You are quoting Hunter S. Thompson in a discussion about development? A country of over one hundred million people, and a GNP over a trillion dollars and you reduce it to a picture of guy hitting a gold ball?

Quote:
Originally posted by taxwonk This situation is repeating itself in Brazil today, with thousands of acres of the Amazon rain forest being plowed under to be replaced by large ranches, mines, and natural gas fields. The large companies come in and basically run off the villagers in the area, or they simply destroy the ecosystem they have lived off of for generations, forcing more peasants into the cities. There are no jobs, there is not adequate education or health care.

There is a democracy in Brazil, but I wouldn't call the country democratic, and I certainly wouldn;t describe its economy as a free market. What you have is an oligarchy, and an economy that serves it.
Its new President - Lula - the former union representative - seems to have converted to be neo-liberal economist. I guess it takes someone like him to institute the free market reforms. Kind of like Nixon going to China.

Quote:
Originally posted by taxwonk You're on the right track. A thriving, free market economy with a strong middle class, supported by small to mid-sized merchants and manufacturers, peopled with entrepreneurs and middle managers is the key to a truly democratic society. But this middle class doesn't simply appear. Someone needs to provide the infrastructure and the financial, police, and political support for it to grow.

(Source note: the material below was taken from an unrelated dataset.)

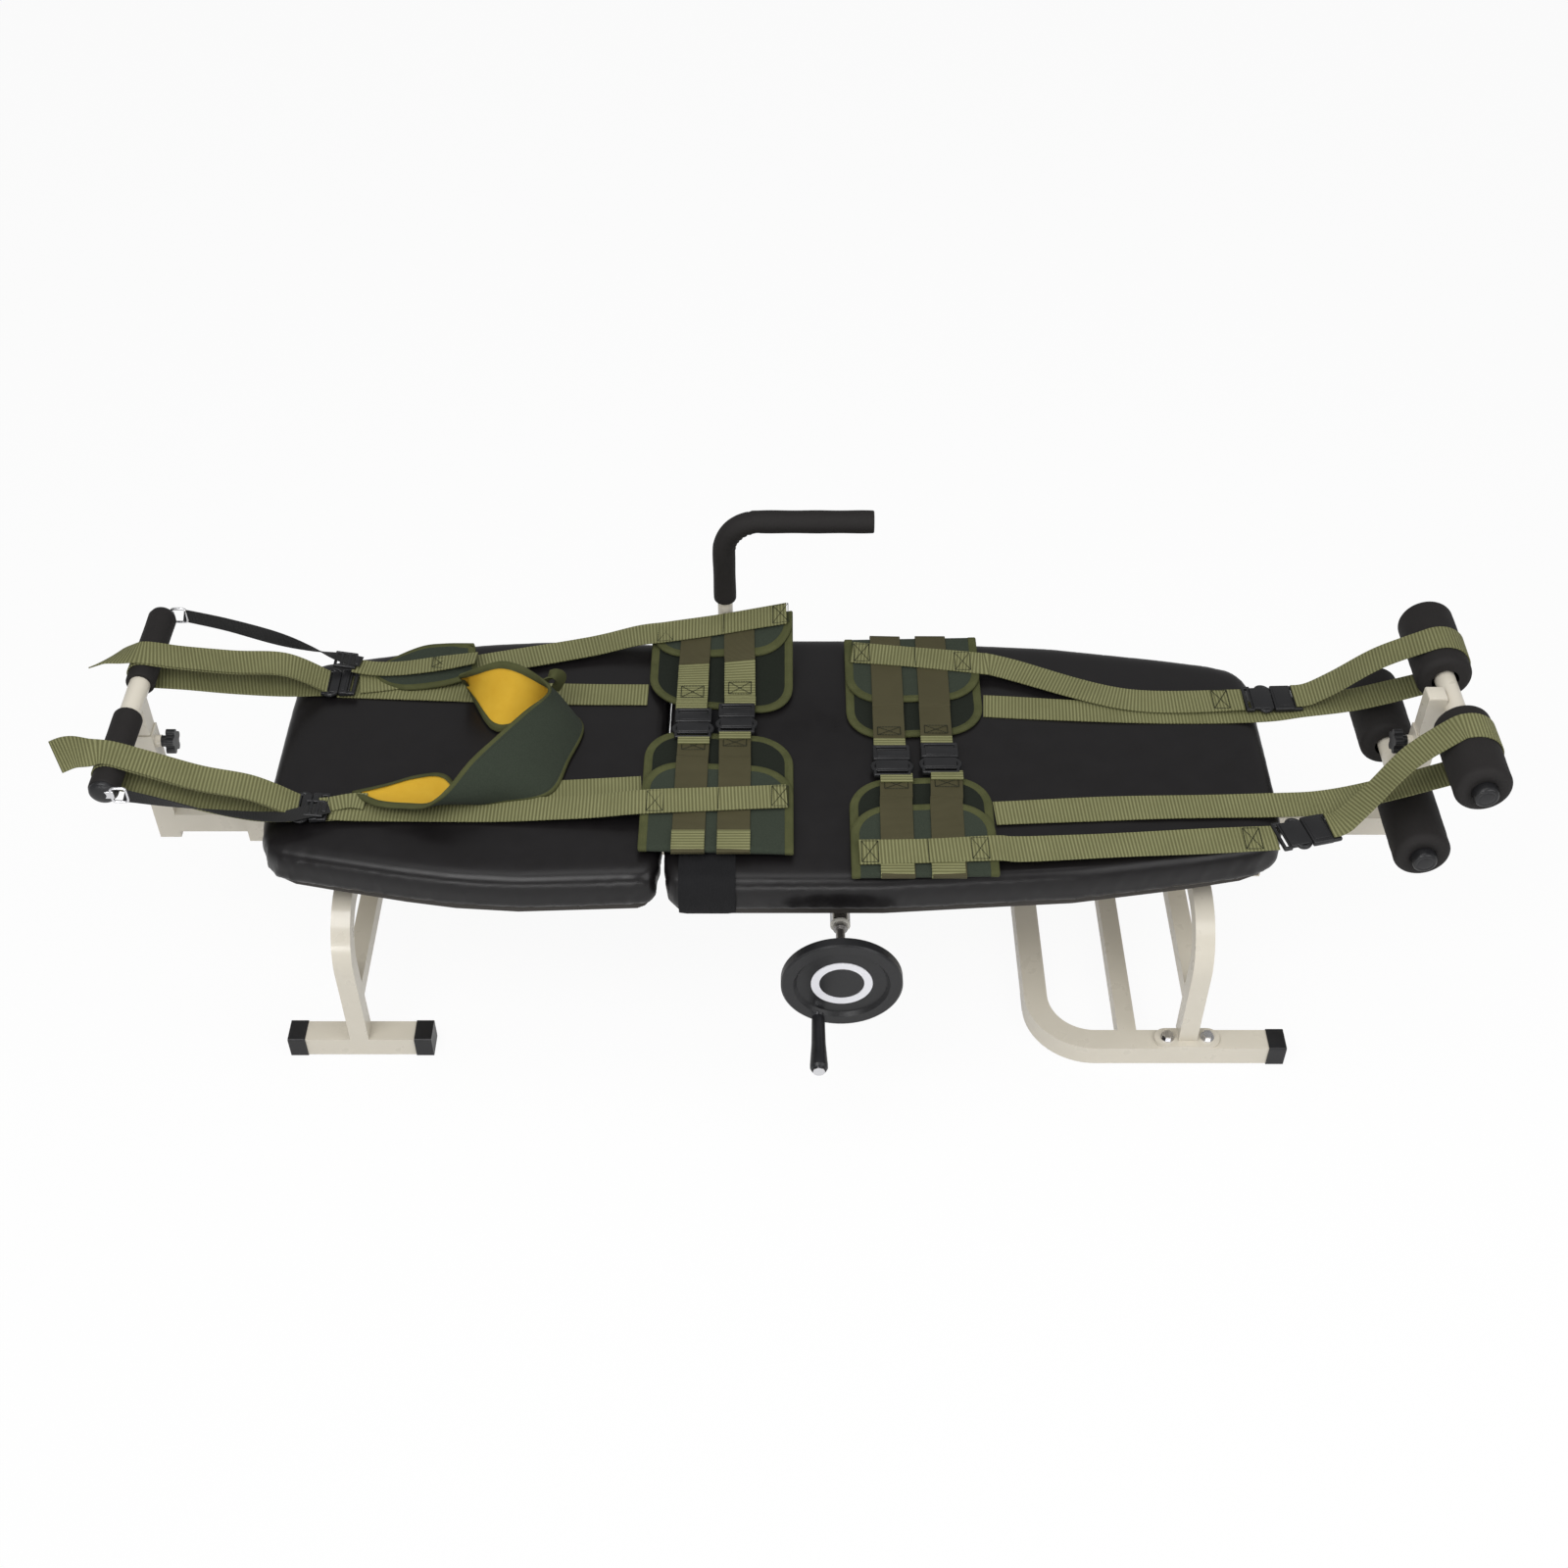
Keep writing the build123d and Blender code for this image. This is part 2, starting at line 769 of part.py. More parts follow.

The lack of this middle class is a product of, and a support mechanism for the totalitarian regimes of all stripes that populate the developing world.
I agree with that 100%

Quote:
Originally posted by taxwonk If we really want to spread democracy, we'd be sending in the WHO and AID along with our military.
Actually, in the countries we occupy, we should focus on building the infrastructure, developing the education system, and creating a stable legal system, to creat the environment where a middle class can develop. Isn't that what we are doing in Iraq?